Published Nov.01 2005,18:00 PM (GMT+8)

Persistent sluggish demand continues to weigh on DRAM pricings at both contract and spot markets. DRAMeXchange sees no price rebounding strength for DRAM in near term but NAND Flash prices should continue trending upward amid growing Christmas impact.

Spot prices for all DRAM trended down over the week October 25-November 1 with only DDR2 512Mb 64Mx8 533MHz stayed against drop with a narrow down price drop. Efficiently tested (eTT) 256Mb DDR, also trended down by a slight 0.93% and closed at US$2.13 on November 1. Price of 2Gb 512Mx8 NAND Flash enjoyed the largest growth of 5.71% among all other Flash chips while the high-density 8Gb part only grew by a slight 0.6%.

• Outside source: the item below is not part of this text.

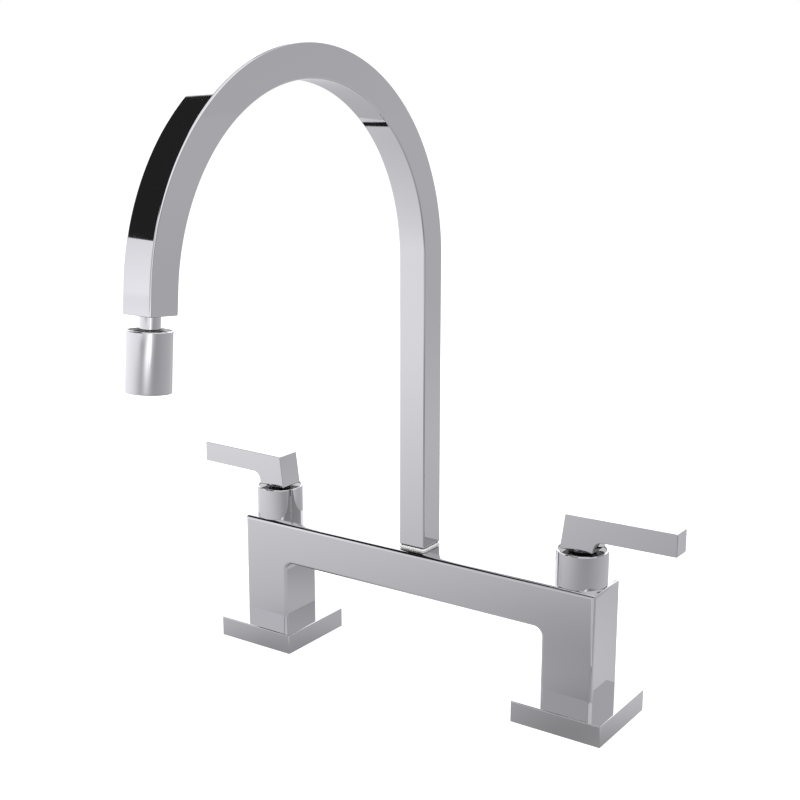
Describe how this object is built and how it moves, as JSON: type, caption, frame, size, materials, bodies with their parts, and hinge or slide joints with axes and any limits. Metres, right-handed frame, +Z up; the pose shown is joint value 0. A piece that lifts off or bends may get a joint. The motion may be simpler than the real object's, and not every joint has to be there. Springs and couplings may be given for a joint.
{
  "type": "two handle kitchen faucet",
  "caption": "Chrome bridge faucet: a square two-legged body on square base plates, a square swivelling gooseneck with a ball-jointed outlet, and lever handles on ceramic disc valves.",
  "frame": {"origin": "on the deck, midway between the centres of the two inlets, which is the centre of the inlet pair's pattern", "axes": "+X along the bridge towards the right inlet as seen from the front, -Y to the front, where the spout points, +Z up from the deck"},
  "size_m": [0.3118, 0.2435, 0.3497],
  "materials": {
    "body_chrome": "polished chrome plate on cast brass",
    "plate_chrome": "polished chrome plate",
    "bonnet_chrome": "polished chrome plate on turned brass",
    "lever_chrome": "polished chrome plate on cast zinc",
    "spout_chrome": "polished chrome plate on square tube",
    "outlet_chrome": "polished chrome plate on turned brass",
    "gasket_rubber": "matte",
    "seal_rubber": "satin",
    "black_plastic": "matte",
    "white_plastic": "matte",
    "grey_plastic": "matte",
    "red_fibre": "matte vulcanised fibre",
    "disc_ceramic": "lapped ceramic",
    "valve_brass": "machined",
    "spring_steel": "oiled",
    "screw_steel": "stainless"
  },
  "bodies": {
    "bridge": {"bridge_body": "body_chrome", "base_plate_left": "plate_chrome", "plate_gasket_left": "gasket_rubber", "bonnet_left": "bonnet_chrome", "glide_ring_left": "black_plastic", "headwork_left": "valve_brass", "headwork_washer_left": "red_fibre", "seat_seal_left": "seal_rubber", "fixed_disc_left": "disc_ceramic", "base_plate_right": "plate_chrome", "plate_gasket_right": "gasket_rubber", "bonnet_right": "bonnet_chrome", "glide_ring_right": "black_plastic", "headwork_right": "valve_brass", "headwork_washer_right": "red_fibre", "seat_seal_right": "seal_rubber", "fixed_disc_right": "disc_ceramic", "spout_screw": "screw_steel"},
    "lever_left": {"lever_left": "lever_chrome", "lever_screw_left": "screw_steel", "spindle_left": "valve_brass", "spindle_o_rings_left": "seal_rubber", "spindle_clip_left": "spring_steel", "moving_disc_left": "disc_ceramic"},
    "lever_right": {"lever_right": "lever_chrome", "lever_screw_right": "screw_steel", "spindle_right": "valve_brass", "spindle_o_rings_right": "seal_rubber", "spindle_clip_right": "spring_steel", "moving_disc_right": "disc_ceramic"},
    "spout": {"spout_tube": "spout_chrome", "spout_collar": "white_plastic", "spout_washer": "black_plastic", "spout_tail": "valve_brass", "spout_o_rings": "seal_rubber", "outlet_bush": "valve_brass"},
    "outlet_neck": {"ball_stud": "outlet_chrome", "stud_o_ring": "seal_rubber", "stud_clip": "spring_steel"},
    "outlet": {"outlet_barrel": "outlet_chrome", "ball_retainer": "black_plastic", "ball_seat": "seal_rubber", "aerator_washer": "seal_rubber", "aerator_housing": "white_plastic", "flow_screen": "grey_plastic"}
  },
  "joints": [
    {"name": "lever_left_turn", "type": "hinge", "parent": "bridge", "child": "lever_left", "pos_m": [-0.1016, 0, 0.0965], "axis": [0, 0, 1], "range_deg": [0, 90]},
    {"name": "lever_right_turn", "type": "hinge", "parent": "bridge", "child": "lever_right", "pos_m": [0.1016, 0, 0.0965], "axis": [0, 0, 1], "range_deg": [-90, 0]},
    {"name": "spout_swivel", "type": "hinge", "parent": "bridge", "child": "spout", "pos_m": [0, 0, 0.0765], "axis": [0, 0, 1], "continuous": true},
    {"name": "outlet_spin", "type": "hinge", "parent": "spout", "child": "outlet_neck", "pos_m": [0, -0.20422, 0.23727], "axis": [0, 0.0906, 0.9959], "continuous": true},
    {"name": "outlet_tilt", "type": "hinge", "parent": "outlet_neck", "child": "outlet", "pos_m": [0, -0.20547, 0.22363], "axis": [1, 0, 0], "range_deg": [-15, 15]}
  ]
}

Suffered by sharply dropping DDR2 prices, some DRAM makers with higher portion on DDR2 have already adjusted their allocation between DDR2 and DDR. We believe DDR2 oversupply will be eased a little in November and December as DRAM makers to produce less DDR2 from September 2005.

Demand for NAND Flash, on the other hand, is relatively vibrant. Despite contract prices for NAND Flash trended down, the market seems still holding positive outlook about sales during Christmas. We observe that industry players start reducing the amount of NAND Flash sales at the market, which pushes some OEMs shift to source for memory from some other sources in order to build up sufficient stock to meet the yearend blossom.

This strong demand for NAND Flash should persist through late November or even prolonged through early December. In order to avoid potential lost, memory traders should release some more inventory to the market by December as OEMs should have stock sufficient memory while demand for Flash should also starting sliding.